The Verizon 2022 DBIR

apt APT (Targeted attacks) botnets Cyber espionage cybercrime Financial threats Publications Ransomware Social Engineering Spam and Phishing Vulnerabilities and exploits

The Verizon 2022 Data Breach Investigations Report is out. We are proud to collaborate as a supporting contributor to this year’s data efforts once again and to have contributed for the past 8 years. The report provides interesting analysis of a full amount of global incident data.

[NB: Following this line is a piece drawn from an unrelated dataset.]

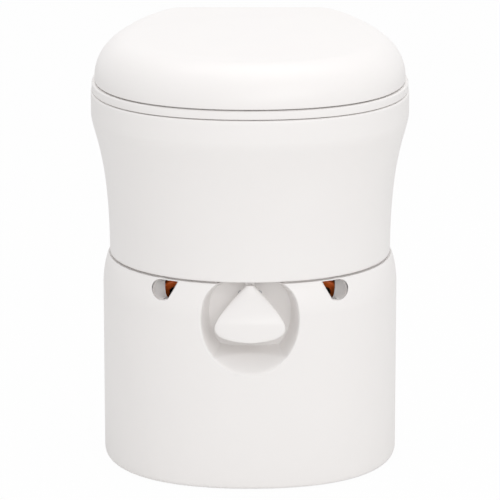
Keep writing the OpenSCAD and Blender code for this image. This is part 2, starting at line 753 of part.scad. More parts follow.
// ---- seat ----
seat_bump = [[rim_w / 2 - 35, -60], [rim_w / 2 - 57, back_y - 53]];
stem_r = 2;
stem_h = 4;
module bump_places(z) {
    both_sides() for (p = seat_bump) translate([p.x, p.y, z]) children();
}

module seat_ring() {
    color(white) difference() {
        union() {
            band([
                ring(inset(rim_o, 1.6), z_seat), ring(inset(rim_o, 1), z_seat + 1),
                ring(inset(rim_o, 1), z_seat_top - 2), ring(inset(rim_o, 3), z_seat_top),
                ring(inset(hole_o, -16), z_seat_top), ring(inset(hole_o, -5), z_seat_top - 1.2),
                ring(inset(hole_o, 0), z_seat_top - 4.5), ring(inset(hole_o, 0), z_seat + 1.5),
                ring(inset(hole_o, -2), z_seat)]);
            both_sides() {
                block([hinge_x - ear_a - arm_gap - seat_arm, back_y - 12, z_seat],
                      [hinge_x - ear_a - arm_gap, hinge_y, z_seat_top - 0.5]);
                x_rod(barrel_r, hinge_x - ear_a - arm_gap - seat_arm, hinge_x - ear_a - arm_gap, hinge_y, hinge_z);
            }
        }
        both_sides() x_rod(pin_r + pin_fit, hinge_x - 30, hinge_x, hinge_y, hinge_z);
        bump_places(z_seat - over) cylinder(r = stem_r + fit, h = stem_h + over);
    }
}

module seat_bumpers() {
    color(grey) bump_places(z_rim) {
        cylinder(r = 6, h = seat_gap);
        cylinder(r = stem_r, h = seat_gap + stem_h - 0.2);
    }
}

// ---- lid ----
edge_h = 2.7;               // upright part of the lid's edge
panel_z = z_lid + 1;
panel_t = 2.5;
lid_screw = [[hole_a - 7, hole_front + 38], [hole_a - 13, hole_back - 4]];
lid_screw_r = 2;
lid_bump = [[rim_w / 2 - 29, -50], [rim_w / 2 - 59, back_y - 48]];
dome_steps = 4;
dome_in = 122;              // inset of the smallest ring on the lid's top

function lid_ring(q, w) =
    ring(inset(lid_o, w + lid_round * (1 - cos(q))), z_lid + edge_h + (lid_h - edge_h - w) * sin(q));
function top_ring(j, w) = ring(inset(lid_o, mix(lid_round + w, dome_in, j / dome_steps)),
    z_lid + lid_h - w + lid_dome * smooth(j / dome_steps));

module lid_screw_places(z) {
    both_sides() for (p = lid_screw) translate([p.x, p.y, z]) children();
}

module lid_shell() {
    arm = hinge_x + ear_a + arm_gap;
    color(white) difference() {
        union() {
            loft(concat(
                [for (j = [dome_steps:-1:1]) top_ring(j, lid_wall)],
                [for (q = [90:-15:0]) lid_ring(q, lid_wall)],
                [ring(inset(lid_o, lid_wall), z_lid), ring(inset(lid_o, 0.8), z_lid), ring(lid_o, z_lid + 1)],
                [for (q = [0:15:90]) lid_ring(q, 0)],
                [for (j = [1:dome_steps]) top_ring(j, 0)]));
            both_sides() {
                block([arm, back_y - lid_wall + 0.5, z_lid + 1.5], [arm + lid_arm, hinge_y, z_lid + arm_h]);
                block([arm, back_y + 0.4, hinge_z], [arm + lid_arm, hinge_y, z_lid + arm_h]);
                x_rod(barrel_r, arm, arm + lid_arm, hinge_y, hinge_z);
            }
            lid_screw_places(panel_z + panel_t) cylinder(r = 4.5, h = lid_h - lid_wall - panel_t);
        }
        both_sides() x_rod(pin_r + pin_fit, hinge_x, hinge_x + 30, hinge_y, hinge_z);
        lid_screw_places(panel_z) cylinder(r = lid_screw_r + fit, h = 14);
    }
}

module lid_panel() {
    o = inset(lid_o, lid_wall + clear_fit);
    color(white) difference() {
        loft([ring(o, panel_z), ring(o, panel_z + panel_t)]);
        lid_screw_places(panel_z - over) cylinder(r = lid_screw_r + fit, h = panel_t + 2 * over);
    }
}

module lid_screws() {
    color(steel) lid_screw_places(panel_z) screw(lid_screw_r, 12, 1.5);
}

module lid_seal() {
    a = inset(hole_o, -12);
    b = inset(hole_o, -6);
    low = z_seat_top + clear_fit;
    color(grey) band([ring(a, low), ring(a, panel_z), ring(b, panel_z), ring(b, low)]);
}

module lid_bumpers() {
    color(grey) both_sides() for (p = lid_bump)
        translate([p.x, p.y, z_seat_top]) cylinder(r = 5, h = panel_z - z_seat_top);
}

base_shell();
rubber_feet();
base_gasket();
catch_plate();
catch_screws();
solids_bucket();
bag_ring();
urine_canister();
canister_handle();
handle_screws();
neck_grommet();
pour_cap();
cap_seal();
upper_housing();
separator_bowl();
separator_seal();
drain_spout();
hinge_brackets();
hinge_pins();
hinge_caps();
hinge_screws();
latch_bracket();
latch_pin();
latch_spring();
latch_screws();
latch_tongue();
seat_ring();
seat_bumpers();
lid_shell();
lid_panel();
lid_screws();
lid_seal();
lid_bumpers();
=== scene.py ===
# %% [markdown]
# # A composting toilet, dressed over its frame
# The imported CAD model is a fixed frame: it says where every piece is and how it moves. Its forms are
# coarse, so this script puts a smooth skin with a real finish over each of them. Only the small
# catch plate, which is a plain block, is shown as it is. Nothing here changes a size.

# %% Load the frame
import json
import math
import bpy
import bmesh
import numpy as np
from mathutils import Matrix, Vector


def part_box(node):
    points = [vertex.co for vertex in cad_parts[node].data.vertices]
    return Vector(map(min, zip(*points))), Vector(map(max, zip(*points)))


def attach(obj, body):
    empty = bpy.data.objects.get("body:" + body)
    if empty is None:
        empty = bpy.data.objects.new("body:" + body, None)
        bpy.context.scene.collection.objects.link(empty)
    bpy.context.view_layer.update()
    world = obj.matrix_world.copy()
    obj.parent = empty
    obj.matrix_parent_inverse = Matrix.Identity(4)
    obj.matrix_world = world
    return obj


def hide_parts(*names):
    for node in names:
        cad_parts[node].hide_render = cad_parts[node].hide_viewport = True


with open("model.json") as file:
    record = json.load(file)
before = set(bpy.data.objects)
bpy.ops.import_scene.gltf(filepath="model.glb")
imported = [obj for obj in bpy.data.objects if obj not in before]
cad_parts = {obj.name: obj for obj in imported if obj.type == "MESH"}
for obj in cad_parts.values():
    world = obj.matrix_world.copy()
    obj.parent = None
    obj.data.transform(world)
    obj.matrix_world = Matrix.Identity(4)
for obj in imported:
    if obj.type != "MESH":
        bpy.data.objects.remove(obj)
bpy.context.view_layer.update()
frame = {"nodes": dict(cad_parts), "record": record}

# %% [markdown]
# ## The camera
# The photograph looks down on the toilet by about 14 degrees with a long lens, so upright edges
# stay almost parallel. The lens and the distance were fitted to the outline of rim, seam and foot.
# A turn of the camera, not a shift of its lens, puts the object where the photograph has it.

# %% Camera
def shown(name, data):
    """A new object of the scene that holds a mesh, a lamp or a camera."""
    made = bpy.data.objects.new(name, data)
    bpy.context.scene.collection.objects.link(made)
    return made


PHOTO_SIDE = 500  # the photograph is 500 x 500 pixels
LENS_IN_PIXELS = 3578
LOOK_DOWN = math.radians(13.87)
DISTANCE = 4.0
MIDDLE = Vector((0, -0.007, 0.230))
AIM_DROP = 0.005  # the camera looks this much below the middle, in metres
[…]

Several things stand out in the 2022 report:

  • Ransomware challenges continue to mount — “Ransomware’s heyday continues, and is present in almost 70% of malware breaches this year.”
  • Social engineering became an overwhelming problem this past year, highlighting the surge in repeated cybercrime tactics — 1. “The human element continues to be a key driver of 82% of breaches and this pattern captures a large percentage of those breaches.” 2. “Actor Motives: Financial (89%), Espionage (11%).”
  • APT activity continues to be high, was underreported in the past, and while it possibly continues to be underreported, its reporting is increasing: “Financial has been the top motive since we began to track it in 2015. However, that same year the rise of hacktivism (particularly leaks) accounted for many attacks. Espionage-related attacks were not even on the radar, but seven years later the world is a very different place. Espionage has taken the 2nd place spot for years, and hacktivism is, for the most part, simply an afterthought. Before we move on, however, it should be noted that while espionage has almost certainly increased over the last few years, the fact that it did not appear at all in 2015 was quite likely due to our contributors and general case load at the time.”
  • System intrusions were heavily weighted at the top by two vectors: “‘Partner’ and ‘Software update’ as the leading vectors for incidents. This is primarily attributed to one very large and very public security incident that happened last year. We’ll give you a hint, it rhymes with ‘PolarShins’.” These data points fall under the supply chain discussion for us, and we continue to see that trend into this year — the “supply chain” is actively targeted and abused as a deployment tactic around the world, and we expect it to continue.

Business leaders should be sure to check out Appendix C — Behavior. It maintains an interesting approach on quantifying success in training programs, “In 2021 we reported that the human element impacted 85% of breaches, which decreased slightly to 82% this year. Unfortunately, strong asset management and a stellar vulnerability scanner aren’t going to solve this one.”